Now, using the identity $$\displaystyle \cos^2(x)=\frac{1+\cos(2x)}{2}$$ we have:

$$\displaystyle V=4\pi a^2b\int_{0}^{\frac{\pi}{2}}1+\cos(2\theta)\,d \theta$$

Hence:

$$\displaystyle V=4\pi a^2b\left[\theta+\frac{1}{2}\sin(2\theta) \right]_{0}^{\frac{\pi}{2}}=4\pi a^2b\left(\frac{\pi}{2} \right)=2\pi^2a^2b$$

Okay, this is the result we expected.
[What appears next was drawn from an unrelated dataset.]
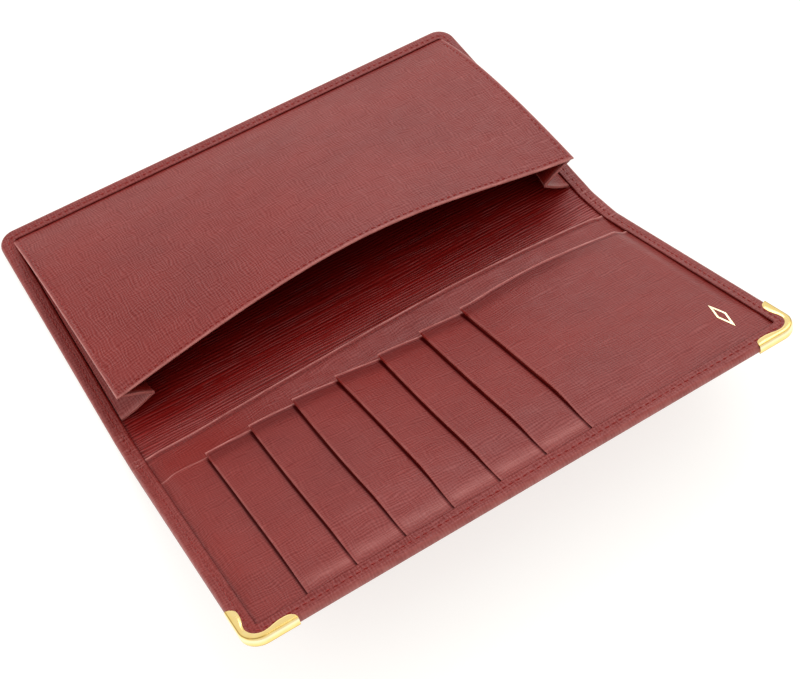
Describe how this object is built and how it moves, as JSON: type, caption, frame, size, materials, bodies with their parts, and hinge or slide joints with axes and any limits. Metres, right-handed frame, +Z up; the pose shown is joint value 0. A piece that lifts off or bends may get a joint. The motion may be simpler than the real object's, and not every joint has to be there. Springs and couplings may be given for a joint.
{
  "type": "long wallet",
  "caption": "Long bifold leather wallet, part open: a bellows pocket with folded gussets in one half, shingled card slots and brass corner protectors in the other.",
  "frame": {"origin": "centre of the far half's flat underside, which rests on the table", "axes": "+X along the spine, +Y from the spine towards the far half's outer edge, +Z up"},
  "size_m": [0.191, 0.199, 0.0448],
  "materials": {
    "burgundy_leather": "fine cross-grain, satin",
    "lining_leather": "ribbed grain, glossy",
    "thread": "waxed sewing thread",
    "stiffening_board": "plain",
    "backing_fabric": "fine plain weave",
    "polished_brass": "polished gold colour",
    "gold_foil": "hot-stamped foil"
  },
  "bodies": {
    "far_half": {"outer_cover_far": "burgundy_leather", "board_far": "stiffening_board", "pocket_lining": "lining_leather", "turned_border_far": "burgundy_leather", "border_stitching_far": "thread"},
    "spine": {"outer_cover_spine": "burgundy_leather", "spine_lining": "lining_leather", "turned_border_spine_left": "burgundy_leather", "turned_border_spine_right": "burgundy_leather", "border_stitching_spine_left": "thread", "border_stitching_spine_right": "thread"},
    "near_half": {"outer_cover_near": "burgundy_leather", "board_near": "stiffening_board", "near_lining": "backing_fabric", "slip_pocket_panel": "burgundy_leather", "slip_pocket_stitching": "thread", "card_backing": "backing_fabric", "card_base_panel": "burgundy_leather", "card_slot_1": "burgundy_leather", "card_slot_2": "burgundy_leather", "card_slot_3": "burgundy_leather", "card_slot_4": "burgundy_leather", "card_slot_5": "burgundy_leather", "card_slot_6": "burgundy_leather", "card_slot_7": "burgundy_leather", "turned_border_near": "burgundy_leather", "border_stitching_near": "thread", "corner_protector_left": "polished_brass", "corner_protector_right": "polished_brass", "foil_ornament": "gold_foil"},
    "pocket_front": {"pocket_front_panel": "burgundy_leather", "pocket_front_lining": "lining_leather", "pocket_front_stitching": "thread"},
    "gusset_lower_left_face": {"gusset_lower_left": "burgundy_leather"},
    "gusset_lower_right_face": {"gusset_lower_right": "burgundy_leather"},
    "gusset_upper_left_face": {"gusset_upper_left": "burgundy_leather"},
    "gusset_upper_right_face": {"gusset_upper_right": "burgundy_leather"}
  },
  "joints": [
    {"name": "spine_fold_far", "type": "hinge", "parent": "far_half", "child": "spine", "pos_m": [0, -0.048, 0.00045], "axis": [-1, 0, 0], "range_deg": [-11.85, 78.15]},
    {"name": "spine_fold_near", "type": "hinge", "parent": "spine", "child": "near_half", "pos_m": [0, -0.0666, 0.00435], "axis": [-1, 0, 0], "range_deg": [-11.85, 78.15]},
    {"name": "pocket_front_hinge", "type": "hinge", "parent": "far_half", "child": "pocket_front", "pos_m": [0, 0.0424, 0.0034], "axis": [1, 0, 0], "range_deg": [-1.3, 8.2]},
    {"name": "gusset_lower_left_fold", "type": "hinge", "parent": "far_half", "child": "gusset_lower_left_face", "pos_m": [-0.0892, 0.0424, 0.0022], "axis": [0, 1, 0], "range_deg": [-4.6, 30.1]},
    {"name": "gusset_upper_left_fold", "type": "hinge", "parent": "pocket_front", "child": "gusset_upper_left_face", "pos_m": [-0.0882, 0.04238, 0.00328], "axis": [0, -0.9867, 0.1625], "range_deg": [-4.6, 30.1]},
    {"name": "gusset_lower_right_fold", "type": "hinge", "parent": "far_half", "child": "gusset_lower_right_face", "pos_m": [0.0892, 0.0424, 0.0022], "axis": [0, -1, 0], "range_deg": [-4.6, 30.1]},
    {"name": "gusset_upper_right_fold", "type": "hinge", "parent": "pocket_front", "child": "gusset_upper_right_face", "pos_m": [0.0882, 0.04238, 0.00328], "axis": [0, 0.9867, -0.1625], "range_deg": [-4.6, 30.1]}
  ],
  "couplings": [
    {"joint": "spine_fold_near", "follows": "spine_fold_far", "ratio": 1},
    {"joint": "pocket_front_hinge", "follows": "spine_fold_far", "ratio": 0.1043},
    {"joint": "gusset_lower_left_fold", "follows": "spine_fold_far", "ratio": 0.384},
    {"joint": "gusset_upper_left_fold", "follows": "spine_fold_far", "ratio": 0.384},
    {"joint": "gusset_lower_right_fold", "follows": "spine_fold_far", "ratio": 0.384},
    {"joint": "gusset_upper_right_fold", "follows": "spine_fold_far", "ratio": 0.384}
  ]
}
Now let's look at the shell method.

Shell Method

The volume of an arbitrary shell is:

$$\displaystyle dV=2\pi rh\,dx$$

where:

$$\displaystyle r=x$$

$$\displaystyle h=2\sqrt{a^2-(x-b)^2}$$

And thus the volume of the arbitrary shell is:

$$\displaystyle dV=4\pi x\sqrt{a^2-(x-b)^2}\,dx$$

Summing up the shells, we get the volume of the solid:

$$\displaystyle V=4\pi\int_{b-a}^{b+a} x\sqrt{a^2-(x-b)^2}\,dx$$

Using the substitution:

$$\displaystyle x-b=a\sin(\theta)\,\therefore\,dx=a\cos(\theta)\, d\theta$$

we obtain:

$$\displaystyle V=4\pi\int_{-\frac{\pi}{2}}^{\frac{\pi}{2}} \left(a\sin(\theta)+b \right)\sqrt{a^2-a^2\sin^2(\theta)}\,a\cos(\theta)\,d\theta$$

$$\displaystyle V=4\pi a^2\int_{-\frac{\pi}{2}}^{\frac{\pi}{2}} \left(a\sin(\theta)+b \right)\sqrt{1-\sin^2(\theta)}\,\cos(\theta)\,d\theta$$

$$\displaystyle V=4\pi a^2\int_{-\frac{\pi}{2}}^{\frac{\pi}{2}} \left(a\sin(\theta)+b \right)\cos^2(\theta)\,d\theta$$

$$\displaystyle V=4\pi a^3\int_{-\frac{\pi}{2}}^{\frac{\pi}{2}} \sin(\theta)\cos^2(\theta)\,dx+4\pi a^2b\int_{-\frac{\pi}{2}}^{\frac{\pi}{2}}\cos^2(\theta)\, d\theta$$

Using the odd and even function rules, we obtain:

$$\displaystyle V=8\pi a^2b\int_{0}^{\frac{\pi}{2}}\cos^2(\theta)\, d\theta$$

Now, using the identity $$\displaystyle \cos^2(x)=\frac{1+\cos(2x)}{2}$$ we have:

$$\displaystyle V=4\pi a^2b\int_{0}^{\frac{\pi}{2}}1+\cos(2\theta)\,d \theta$$

Hence:

$$\displaystyle V=4\pi a^2b\left[\theta+\frac{1}{2}\sin(2\theta) \right]_{0}^{\frac{\pi}{2}}=4\pi a^2b\left(\frac{\pi}{2} \right)=2\pi^2a^2b$$

Here we have also obtained the desired result.